Work to be completed →
Your task is to repeat only the lines from the one with "obj.matrix_parent_inverse = Matrix.Identity(4)" through the one with "in imported if", exactly as they stand, both ends included.

((

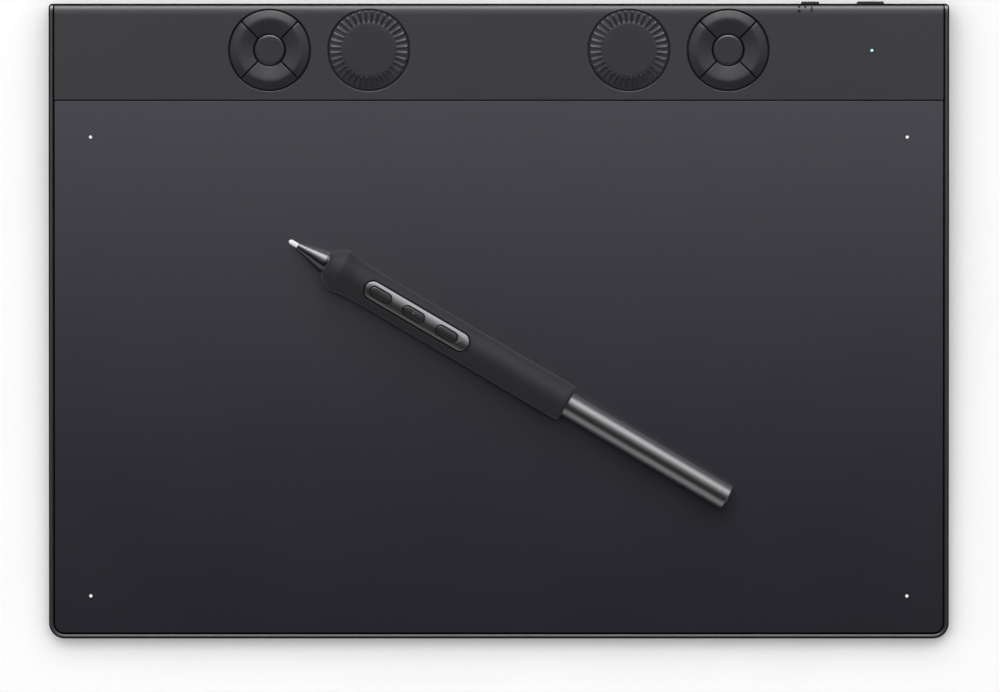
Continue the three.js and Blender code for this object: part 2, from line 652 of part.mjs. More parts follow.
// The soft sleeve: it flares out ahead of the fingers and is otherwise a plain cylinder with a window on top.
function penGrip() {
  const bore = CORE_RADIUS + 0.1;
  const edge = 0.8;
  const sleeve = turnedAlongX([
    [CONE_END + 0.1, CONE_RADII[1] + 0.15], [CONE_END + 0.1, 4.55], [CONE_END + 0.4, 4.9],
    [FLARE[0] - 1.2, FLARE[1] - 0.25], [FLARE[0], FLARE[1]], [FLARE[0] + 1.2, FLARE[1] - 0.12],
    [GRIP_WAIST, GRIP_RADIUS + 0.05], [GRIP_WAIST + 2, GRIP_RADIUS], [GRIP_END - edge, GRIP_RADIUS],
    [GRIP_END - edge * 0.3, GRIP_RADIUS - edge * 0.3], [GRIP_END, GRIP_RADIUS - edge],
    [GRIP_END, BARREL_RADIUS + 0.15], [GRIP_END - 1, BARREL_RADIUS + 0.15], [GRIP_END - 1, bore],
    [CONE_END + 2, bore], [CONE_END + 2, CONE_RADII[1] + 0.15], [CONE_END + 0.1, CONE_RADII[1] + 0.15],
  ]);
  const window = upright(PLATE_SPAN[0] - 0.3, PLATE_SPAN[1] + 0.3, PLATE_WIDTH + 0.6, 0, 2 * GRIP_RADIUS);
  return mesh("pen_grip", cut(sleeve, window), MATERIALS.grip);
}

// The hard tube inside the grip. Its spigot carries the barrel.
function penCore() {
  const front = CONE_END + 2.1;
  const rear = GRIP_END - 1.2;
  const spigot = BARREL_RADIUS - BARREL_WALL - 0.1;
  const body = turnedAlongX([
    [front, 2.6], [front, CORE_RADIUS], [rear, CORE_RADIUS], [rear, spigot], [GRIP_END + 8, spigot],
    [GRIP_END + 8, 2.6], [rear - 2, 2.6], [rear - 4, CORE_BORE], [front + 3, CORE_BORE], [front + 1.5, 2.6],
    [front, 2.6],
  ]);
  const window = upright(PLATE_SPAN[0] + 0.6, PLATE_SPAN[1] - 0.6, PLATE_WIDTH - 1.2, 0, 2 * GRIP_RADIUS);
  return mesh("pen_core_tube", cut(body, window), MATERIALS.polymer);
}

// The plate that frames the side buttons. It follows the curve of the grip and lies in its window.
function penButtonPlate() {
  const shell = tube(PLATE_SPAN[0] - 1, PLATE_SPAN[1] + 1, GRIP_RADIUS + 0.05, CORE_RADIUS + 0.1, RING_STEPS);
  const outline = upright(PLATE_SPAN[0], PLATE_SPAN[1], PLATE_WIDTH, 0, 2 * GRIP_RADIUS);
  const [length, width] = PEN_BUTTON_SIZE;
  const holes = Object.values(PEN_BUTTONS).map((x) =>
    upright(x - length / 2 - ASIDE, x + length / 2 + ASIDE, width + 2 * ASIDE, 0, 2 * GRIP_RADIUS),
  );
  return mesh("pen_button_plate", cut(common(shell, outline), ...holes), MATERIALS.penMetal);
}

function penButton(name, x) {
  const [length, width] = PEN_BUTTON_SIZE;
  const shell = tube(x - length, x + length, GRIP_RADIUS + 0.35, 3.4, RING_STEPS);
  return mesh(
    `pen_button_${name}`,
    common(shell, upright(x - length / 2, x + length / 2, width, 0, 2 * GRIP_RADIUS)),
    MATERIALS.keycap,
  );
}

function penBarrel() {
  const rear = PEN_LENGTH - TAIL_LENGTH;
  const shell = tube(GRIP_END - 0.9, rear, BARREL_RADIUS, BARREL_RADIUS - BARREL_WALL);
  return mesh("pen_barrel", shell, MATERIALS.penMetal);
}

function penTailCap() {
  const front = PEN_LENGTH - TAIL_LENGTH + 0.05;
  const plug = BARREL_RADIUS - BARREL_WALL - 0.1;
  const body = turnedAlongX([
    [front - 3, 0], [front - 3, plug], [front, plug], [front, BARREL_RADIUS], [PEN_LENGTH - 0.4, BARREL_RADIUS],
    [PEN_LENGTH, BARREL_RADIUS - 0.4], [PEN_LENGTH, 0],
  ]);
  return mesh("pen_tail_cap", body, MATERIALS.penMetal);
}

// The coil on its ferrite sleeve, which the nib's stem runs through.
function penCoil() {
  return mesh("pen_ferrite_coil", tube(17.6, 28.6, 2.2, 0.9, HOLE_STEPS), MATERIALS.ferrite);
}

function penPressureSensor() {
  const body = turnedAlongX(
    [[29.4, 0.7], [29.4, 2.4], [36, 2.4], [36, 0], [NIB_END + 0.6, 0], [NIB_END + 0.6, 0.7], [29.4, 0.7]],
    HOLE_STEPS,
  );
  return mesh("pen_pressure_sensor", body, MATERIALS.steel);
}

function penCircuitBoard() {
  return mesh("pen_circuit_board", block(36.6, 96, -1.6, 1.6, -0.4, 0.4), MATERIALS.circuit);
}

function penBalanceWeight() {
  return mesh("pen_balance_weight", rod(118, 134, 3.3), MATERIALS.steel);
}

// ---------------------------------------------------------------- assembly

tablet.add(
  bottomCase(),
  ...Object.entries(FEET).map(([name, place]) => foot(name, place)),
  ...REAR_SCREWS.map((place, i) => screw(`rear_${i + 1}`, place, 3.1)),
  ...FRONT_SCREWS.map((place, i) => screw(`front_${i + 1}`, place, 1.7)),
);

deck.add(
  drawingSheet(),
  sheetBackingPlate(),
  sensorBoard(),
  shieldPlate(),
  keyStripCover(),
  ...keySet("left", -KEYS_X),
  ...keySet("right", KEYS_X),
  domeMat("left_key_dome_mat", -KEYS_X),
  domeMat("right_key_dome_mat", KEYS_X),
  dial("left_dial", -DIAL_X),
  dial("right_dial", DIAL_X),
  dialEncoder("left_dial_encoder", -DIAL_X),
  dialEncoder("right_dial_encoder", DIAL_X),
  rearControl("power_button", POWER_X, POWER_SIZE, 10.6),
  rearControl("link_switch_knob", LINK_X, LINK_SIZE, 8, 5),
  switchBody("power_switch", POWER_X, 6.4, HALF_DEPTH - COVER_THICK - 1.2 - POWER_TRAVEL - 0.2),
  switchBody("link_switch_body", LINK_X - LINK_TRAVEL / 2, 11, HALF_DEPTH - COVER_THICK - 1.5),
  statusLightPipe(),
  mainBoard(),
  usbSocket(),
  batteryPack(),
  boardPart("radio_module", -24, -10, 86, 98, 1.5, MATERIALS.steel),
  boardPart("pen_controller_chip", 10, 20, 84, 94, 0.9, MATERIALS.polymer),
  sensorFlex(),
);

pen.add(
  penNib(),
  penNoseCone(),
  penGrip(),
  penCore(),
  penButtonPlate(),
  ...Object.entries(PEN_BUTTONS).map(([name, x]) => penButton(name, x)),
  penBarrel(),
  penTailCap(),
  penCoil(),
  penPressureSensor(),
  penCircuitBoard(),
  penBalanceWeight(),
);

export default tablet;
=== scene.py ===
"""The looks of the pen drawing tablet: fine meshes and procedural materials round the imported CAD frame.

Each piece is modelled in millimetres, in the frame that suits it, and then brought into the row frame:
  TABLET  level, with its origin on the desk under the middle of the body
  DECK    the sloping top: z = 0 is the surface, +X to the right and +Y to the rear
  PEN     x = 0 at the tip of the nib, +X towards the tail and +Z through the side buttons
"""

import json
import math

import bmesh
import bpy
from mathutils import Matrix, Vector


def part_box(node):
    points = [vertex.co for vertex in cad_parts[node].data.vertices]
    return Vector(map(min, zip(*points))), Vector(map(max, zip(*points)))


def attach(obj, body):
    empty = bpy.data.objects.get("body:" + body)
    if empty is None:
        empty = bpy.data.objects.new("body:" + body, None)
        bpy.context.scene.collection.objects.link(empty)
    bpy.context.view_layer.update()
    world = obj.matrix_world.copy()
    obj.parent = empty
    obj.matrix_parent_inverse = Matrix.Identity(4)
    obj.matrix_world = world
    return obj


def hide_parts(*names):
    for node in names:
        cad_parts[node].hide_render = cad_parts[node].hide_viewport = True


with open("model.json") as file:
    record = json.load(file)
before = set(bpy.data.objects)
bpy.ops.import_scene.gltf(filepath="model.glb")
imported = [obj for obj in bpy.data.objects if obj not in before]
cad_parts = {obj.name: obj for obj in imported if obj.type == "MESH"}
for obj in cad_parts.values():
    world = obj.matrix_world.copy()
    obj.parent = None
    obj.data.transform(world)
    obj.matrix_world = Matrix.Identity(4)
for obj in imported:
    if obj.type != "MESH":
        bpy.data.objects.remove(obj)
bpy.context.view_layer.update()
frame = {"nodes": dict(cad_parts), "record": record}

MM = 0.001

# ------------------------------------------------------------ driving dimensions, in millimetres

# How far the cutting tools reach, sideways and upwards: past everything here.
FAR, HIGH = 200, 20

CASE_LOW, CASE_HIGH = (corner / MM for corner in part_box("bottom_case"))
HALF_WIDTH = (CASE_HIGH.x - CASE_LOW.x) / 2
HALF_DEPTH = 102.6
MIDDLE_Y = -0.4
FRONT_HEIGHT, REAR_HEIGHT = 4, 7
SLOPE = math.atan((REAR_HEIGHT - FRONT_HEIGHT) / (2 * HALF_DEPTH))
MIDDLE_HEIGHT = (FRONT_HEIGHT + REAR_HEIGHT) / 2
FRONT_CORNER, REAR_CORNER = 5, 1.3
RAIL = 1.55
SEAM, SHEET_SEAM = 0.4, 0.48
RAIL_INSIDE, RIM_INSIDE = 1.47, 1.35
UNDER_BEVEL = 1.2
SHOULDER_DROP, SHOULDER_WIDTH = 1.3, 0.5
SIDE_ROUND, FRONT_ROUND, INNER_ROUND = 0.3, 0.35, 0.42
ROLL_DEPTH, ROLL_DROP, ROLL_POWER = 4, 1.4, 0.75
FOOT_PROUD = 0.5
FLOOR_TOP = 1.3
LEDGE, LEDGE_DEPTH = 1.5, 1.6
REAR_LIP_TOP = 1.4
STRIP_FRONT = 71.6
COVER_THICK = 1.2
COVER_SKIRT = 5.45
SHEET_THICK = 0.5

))

Solution to this problem →
    obj.matrix_parent_inverse = Matrix.Identity(4)
    obj.matrix_world = world
    return obj


def hide_parts(*names):
    for node in names:
        cad_parts[node].hide_render = cad_parts[node].hide_viewport = True


with open("model.json") as file:
    record = json.load(file)
before = set(bpy.data.objects)
bpy.ops.import_scene.gltf(filepath="model.glb")
imported = [obj for obj in bpy.data.objects if obj not in before]
cad_parts = {obj.name: obj for obj in imported if obj.type == "MESH"}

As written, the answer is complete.